Setting the isolation level to serializable ensures that check-outs behave as if they are executed one at a time, preventing anomalies. However, PostgreSQL may need to abort some transactions to maintain serializability. In these cases, an ActiveRecord::SerializationFailure error is raised. We could either retry the failed check-out automatically or notify the user that his check-out failed.

Using the serializable isolation level does introduce some performance overhead since PostgreSQL requires additional resources to detect anomalies and retry aborted transactions. According to the Serializable Snapshot Isolation in PostgreSQL paper, using Serializable Snapshot Isolation can increase CPU usage by 10-20% compared to Snapshot Isolation.

Alternatively, locking could be used to guarantee serializability. Each transaction would need to acquire an exclusive read/write lock on the entire table to prevent anomalies. However, this would force transactions to wait for one another, negating the benefits of concurrent request processing.
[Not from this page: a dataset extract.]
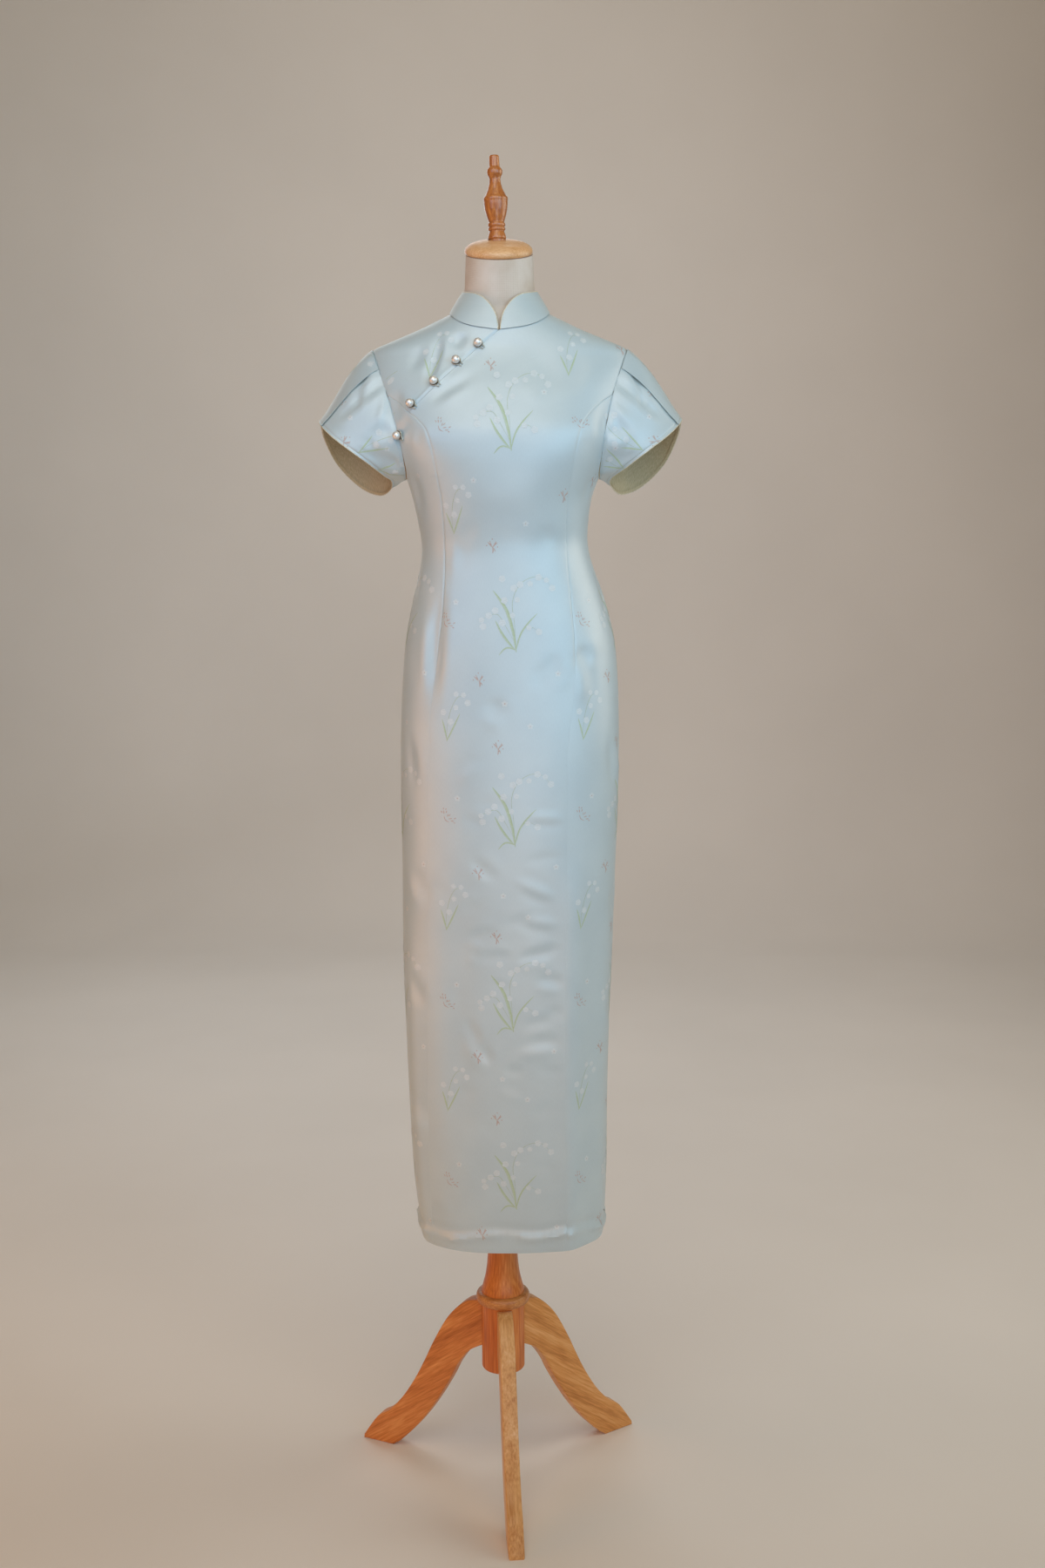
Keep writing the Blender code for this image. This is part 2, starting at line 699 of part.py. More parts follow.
def pearl(name, button):
    turn, height = front_place(button)
    centre = surface(turn, height) + normal(turn, height) * (CLOTH + SEAM + PEARL / 2)
    tool = bmesh.new()
    bmesh.ops.create_uvsphere(tool, u_segments=12, v_segments=8, radius=PEARL / 2)
    bmesh.ops.translate(tool, vec=centre, verts=tool.verts)
    return new_object(name, tool, PEARL_COAT)


def loop_path(button):
    """A teardrop of cord round the foot of the pearl, drawn together at the placket side."""
    turn, height = front_place(button)
    out = normal(turn, height)
    middle = surface(turn, height) + out * (CLOTH + SEAM + LOOP_CORD / 2 + LOOP_LIFT)
    aside = Vector((1, 0, 0)) - out * out.x
    aside.normalize()
    upward = out.cross(aside)
    tail = (aside * 0.75 - upward * 0.66).normalized()
    side = out.cross(tail)
    path = []
    steps = 11
    for k in range(steps + 1):
        angle = math.radians(LOOP_MOUTH + (360 - 2 * LOOP_MOUTH) * k / steps)
        path.append(middle + (tail * math.cos(angle) + side * math.sin(angle)) * LOOP_RADIUS)
    knot = middle + tail * LOOP_TAIL
    return [knot + side * LOOP_GAP / 2] + path + [knot - side * LOOP_GAP / 2]


def cord_loop(name, button):
    """A tube along the loop's path."""
    path = loop_path(button)
    out = normal(*front_place(button))
    sides = 6
    rings = []
    for k, point in enumerate(path):
        forward = (path[min(k + 1, len(path) - 1)] - path[max(k - 1, 0)]).normalized()
        across = forward.cross(out).normalized()
        rings.append([
            point
            + (across * math.cos(math.tau * s / sides) + out * math.sin(math.tau * s / sides))
            * (LOOP_CORD / 2)
            for s in range(sides)
        ])
    return rings_solid(name, rings, SATIN)


# ---------------------------------------------------------------- dress form


def form_clearance(turn, height):
    """How far inside the garment surface the form lies here."""
    to_side = ease((abs(math.sin(math.radians(turn))) - 0.80) / 0.18)
    plate = to_side * ease((height - 1500) / 60) * ease((1712 - height) / 24)
    return (
        FORM_CLEARANCE
        + FORM_DRAW_IN * ease((1700 - height) / 120)
        + COLLAR_DRAW_IN * ease((height - 1712) / 20)
        + ARM_PLATE_INSET * plate
    )


def form_body():
    """The torso keeps inside the dress; its shoulders carry the shoulder seams."""
    sides = 32
    rings = []
    heights = (FORM_BASE,) + tuple(h for h in LOWER_ROWS if h > FORM_BASE + 20)
    heights += tuple(h for h in ARMHOLE_ROWS if h > CORNER) + SHOULDER_ROWS + (1764,)
    for height in heights:
        ring = []
        for s in range(sides):
            turn = 360 * s / sides
            ring.append(surface(turn, height) - normal(turn, height) * form_clearance(turn, height))
        rings.append(ring)
    for cut in NECK_CUTS:
        slope = math.tan(math.radians(cut.lean))
        ring = []
        for s in range(sides):
            angle = math.tau * s / sides
            depth = -cut.depth * math.cos(angle)
            x = NECK_MIDDLE + cut.half * math.sin(angle)
            ring.append(Vector((x, depth, cut.height + slope * depth)))
        rings.append(ring)
    return rings_solid("form_body", rings, LINEN)


def turned(name, profile, sides, finish):
    rings = []
    for point in profile:
        count = 1 if point.radius == 0 else sides
        rings.append([
            Vector((
                point.radius * math.cos(math.tau * s / sides),
                point.radius * math.sin(math.tau * s / sides),
                point.height,
            ))
            for s in range(count)
        ])
    return rings_solid(name, rings, finish)


def place(made, x=0.0, y=0.0, z=0.0, lean=0.0, tip=0.0):
    """Stands a piece at its place, leaning forward or tipped to the wearer's left."""
    made.location = (x * MM, y * MM, z * MM)
    made.rotation_euler = (math.radians(lean), math.radians(tip), 0)
    return made


def cut_with(made, cutter):
    """Takes the cutter's shape out of a piece and hides the cutter."""
    cutter.hide_render = True
    cutter.display_type = "WIRE"
    boolean = made.modifiers.new("seat", "BOOLEAN")
    boolean.operation = "DIFFERENCE"
    boolean.object = cutter
    return made


def neck_cap():
    cap = place(turned("neck_cap", CAP, 32, BEECH), *CAP_PLACE, lean=CAP_LEAN)
    low, high = -BORE_DEPTH, 20
    bore = (Turned(0, low), Turned(BORE_RADIUS, low), Turned(BORE_RADIUS, high), Turned(0, high))
    cutter = place(turned("finial_bore", bore, 24, BEECH), *FINIAL_PLACE, tip=FINIAL_TIP)
    return cut_with(cap, cutter)


def finial():
    return place(turned("finial", FINIAL, 16, TEAK), *FINIAL_PLACE, tip=FINIAL_TIP)


def leg(name, turn):
    """A board with the leg's outline, its end hollowed to sit round the hub."""
    tool = bmesh.new()
    ahead = Vector((math.sin(math.radians(turn)), -math.cos(math.radians(turn)), 0))
    across = Vector((-ahead.y, ahead.x, 0))
    outline = [ahead * p.out + Vector((0, 0, p.height)) - across * LEG_BOARD / 2 for p in LEG]
    face = tool.faces.new([tool.verts.new(point) for point in outline])
    grown = bmesh.ops.extrude_face_region(tool, geom=[face])
    moved = [item for item in grown["geom"] if isinstance(item, bmesh.types.BMVert)]
    bmesh.ops.translate(tool, vec=across * LEG_BOARD, verts=moved)
    board = new_object(name, tool, PINE)
    seat = (Turned(0, 0), Turned(HUB_RADIUS + SEAM, 0), Turned(HUB_RADIUS + SEAM, 200), Turned(0, 200))
    cutter = place(turned(name + "_seat", seat, 48, PINE), z=120)
    return cut_with(board, cutter)


# ---------------------------------------------------------------- assembly


def stand_on_origin(pieces):
    """Hangs every piece on one empty, moved so that the model stands centred over the origin."""
    root = bpy.data.objects.new("cheongsam_on_form", None)
    bpy.context.scene.collection.objects.link(root)
    bpy.context.view_layer.update()
    corners = []
    for piece in pieces:
        corners += [piece.matrix_world @ vertex.co for vertex in piece.data.vertices]
    for made in list(bpy.context.scene.objects):
        if made is not root:
            made.parent = root
    root.location = [-(min(c[a] for c in corners) + max(c[a] for c in corners)) / 2 for a in (0, 1)] + [0]


def main():
    for made in list(bpy.data.objects):
        bpy.data.objects.remove(made, do_unlink=True)
    pieces = [
        front_panel(),
        front_yoke_right(),
        side_front("side_front_right", -1),
        side_front("side_front_left", 1),
        back("back_left", 1),
        back("back_right", -1),
        collar(),
    ]
    for side, word in ((-1, "right"), (1, "left")):
        pieces.append(petal("sleeve_front_" + word, side, behind=False))
        pieces.append(petal("sleeve_back_" + word, side, behind=True))
    for number, button in enumerate(BUTTONS, 1):
        pieces.append(pearl(f"pearl_button_{number}", button))
        pieces.append(cord_loop(f"button_loop_{number}", button))
    pieces += [form_body(), neck_cap(), finial()]
    pieces.append(place(turned("column", COLUMN, 24, PINE), z=COLUMN_HEIGHT))
    pieces.append(place(turned("collar_ring", RING, 28, PINE), z=RING_HEIGHT))
    pieces.append(place(turned("hub", HUB, 24, PINE), z=HUB_HEIGHT))
    for number in range(3):
        pieces.append(leg(f"leg_{number + 1}", LEG_TURN + 120 * number))
    stand_on_origin(pieces)


main()
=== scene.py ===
"""Looks of a floor-length cheongsam with petal sleeves, worn by a limbless dress form on a tripod.

Sizes are in millimetres about the column's axis until world() turns them into metres. X runs to the
wearer's left, Y to the back and Z up. The cloth repeats the garment surface that the solids stand on
and adds its creases, puckers, woven sprays, piping and stitches.
"""

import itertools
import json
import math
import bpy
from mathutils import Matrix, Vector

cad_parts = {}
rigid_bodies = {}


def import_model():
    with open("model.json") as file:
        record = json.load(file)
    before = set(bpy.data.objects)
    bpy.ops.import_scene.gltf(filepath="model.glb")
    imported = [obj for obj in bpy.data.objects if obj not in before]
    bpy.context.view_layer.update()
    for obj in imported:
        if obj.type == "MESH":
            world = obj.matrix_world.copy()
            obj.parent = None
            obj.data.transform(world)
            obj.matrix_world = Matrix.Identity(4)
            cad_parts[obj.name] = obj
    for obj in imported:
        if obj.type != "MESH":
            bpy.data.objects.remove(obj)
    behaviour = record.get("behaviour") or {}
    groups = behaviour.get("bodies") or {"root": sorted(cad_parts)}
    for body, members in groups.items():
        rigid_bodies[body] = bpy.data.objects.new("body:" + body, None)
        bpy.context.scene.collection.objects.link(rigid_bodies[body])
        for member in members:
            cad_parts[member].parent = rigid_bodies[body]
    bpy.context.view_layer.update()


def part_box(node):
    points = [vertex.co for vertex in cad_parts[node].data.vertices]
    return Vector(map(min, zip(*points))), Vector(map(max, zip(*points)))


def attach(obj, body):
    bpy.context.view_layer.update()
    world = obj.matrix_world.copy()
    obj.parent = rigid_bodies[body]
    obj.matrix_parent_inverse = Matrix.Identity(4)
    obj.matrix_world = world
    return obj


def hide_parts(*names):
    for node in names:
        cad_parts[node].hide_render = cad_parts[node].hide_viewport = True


bl_info = {
    "name": "Cheongsam on a dress form",
    "version": (1, 0, 0),
    "blender": (4, 5, 0),
    "location": "View3D > Sidebar > Cheongsam",
    "description": "Builds the cloth, buttons, dress form and stand of a petal-sleeved cheongsam",
    "category": "Object",
}

import bmesh
import bpy
import numpy as np
from mathutils import Matrix, Vector
from mathutils.bvhtree import BVHTree

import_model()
COLUMN_LOW, COLUMN_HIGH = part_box("column")
AXIS = np.array([(COLUMN_LOW.x + COLUMN_HIGH.x) * 500, (COLUMN_LOW.y + COLUMN_HIGH.y) * 500, 0.0])

CLOTH = 1.6  # outer face of the dress panels over the garment surface
PETAL = 1.4
COLLAR_WALL = 2.0
SEAM = 0.2
HEM, FORM_BASE, UNDERARM, ARM_LOW, CORNER, JUNCTION = 386, 1020, 1527, 1535, 1615, 1640
PETAL_LAP, ARM_HIGH, SHOULDER_TIP, NECK_POINT, SURFACE_TOP = 1676, 1692, 1705, 1755, 1764
MIDDLE_X = 5  # middle of the shoulders, neck and sleeves
# the stage: distance of the wall, radius of its bend, half the width of the floor, top of the wall
WALL_Y, BEND, STAGE_HALF, WALL_TOP = 4200, 900, 9000, 7000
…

It’s important to note that PostgreSQL only checks for serialization anomalies between serializable transactions. Therefore, all transactions must use the serializable isolation level to ensure no anomalies occur. Even ad hoc read-only queries run from the console could introduce inconsistencies if they don’t adhere to the serializable isolation level. Setting the database’s DEFAULT_TRANSACTION_ISOLATION to SERIALIZABLE could be a good precaution.

Summary

Concurrent execution enables web servers to process multiple requests simultaneously, but it also opens the door to anomalies. Databases can prevent these anomalies by using the serializable isolation level. However, some transactions may be aborted, and our application must be prepared to handle such failures gracefully.